Recall how may times Elijah comes up in the gospels, several times specifically in relation to John the Baptist. Luke himself has said earlier when Gabriel announced John’s birth that he would be in the spirit and power of Elijah, and Jesus himself says of John in the Gospel of Mark that ‘Elijah has come. (Mk 9-12-13). This has led some to speculate that John the Baptist is actually the reincarnation of Elijah, a theory in which of course orthodox Christianity does not abide. In the Gospel of John the Baptizer himself is specifically asked if he is Elijah and he denies it.

No, that is somehow the beauty of human birth and John’s birth in particular, that each child born can be seen as somehow both a part of a greater plan and yet still have a singularity about him or her. Every birth is somehow the fulfillment of a promise, and of the promise: that time and history itself are going somewhere, and going somewhere good. There’s a beautiful passage from Adam Gopnick, published in the New Yorker some years ago, that I’ve kept for years, in which he is reflecting on the birth of his daughter, that seems to apply here:

But just then, looking at the sleeping mom and the tiny newborn in her arms, I had a genuine moment of what I can only call revelation, religious vision. When people talk about what it is to have a baby, they usually talk about starting over, a clean slate, endless possibility, a new beginning, but I saw that that is not it at all. A birth is not a rebirth. It’s a weighty event. In a telescopic universe, we choose to see microscopically, and the blessing is that what we see is not an illusion but what is really there: a singularity in the cosmos, another baby born… The world is a meaningless place, and we are weird, replicating mammals on its surface, and yet the whole purpose of the universe since it began was, in a way, to produce this baby, who is the tiny end point of a funnel that goes back to the beginning of time––a singularity that history was pointing toward from the start.[1]

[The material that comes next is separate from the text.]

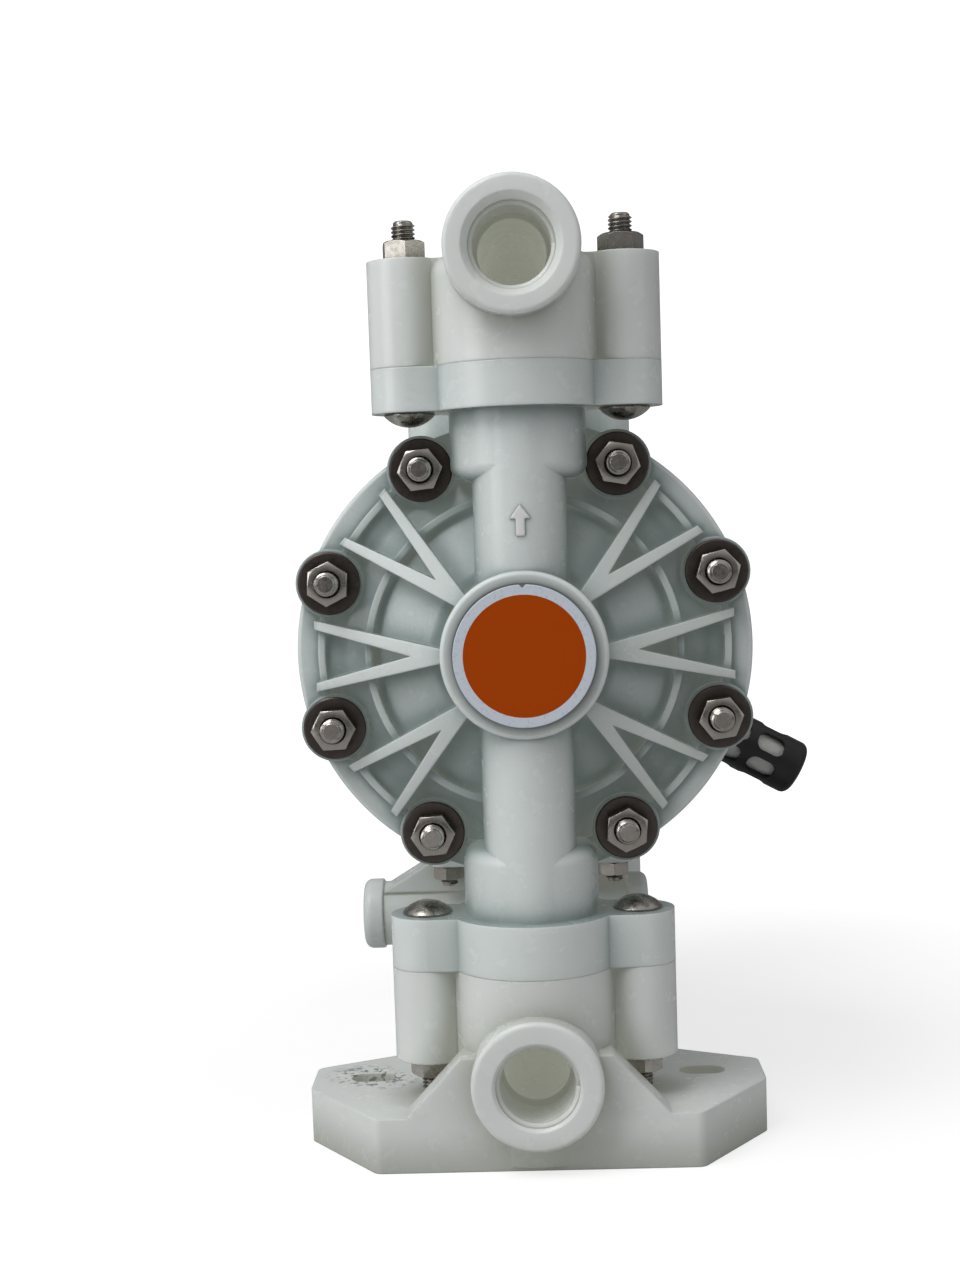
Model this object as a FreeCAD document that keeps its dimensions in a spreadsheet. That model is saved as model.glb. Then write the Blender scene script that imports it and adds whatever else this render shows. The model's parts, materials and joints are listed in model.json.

The whole purpose of the universe since it began was, in a way, to produce this baby, who is the tiny end point of a funnel that goes back to the beginning of time––a singularity that history was pointing toward from the start. How much more are we going to be able to say this about Jesus, who is, as Paul says, the realization of the mystery hidden from before all ages. But no less are able to say this about ourselves, that each of us too has a purpose in the great plan for the universe, each of us is the tiny end point of a funnel that goes back to the beginning of time. Every time a child is born his or her parents and relatives and friends stand around, in odd combinations of awe and worry and wonder asking, “What will this child grow up to be?”

As these days of Advent wane let’s pray that we may be more and more aware of our own place in the universe, what part we play in the God’s perfect plan, and how we ourselves are one step closer to the Reign of God.

[1]Adam Gopnick, New Yorker, 1/31/00.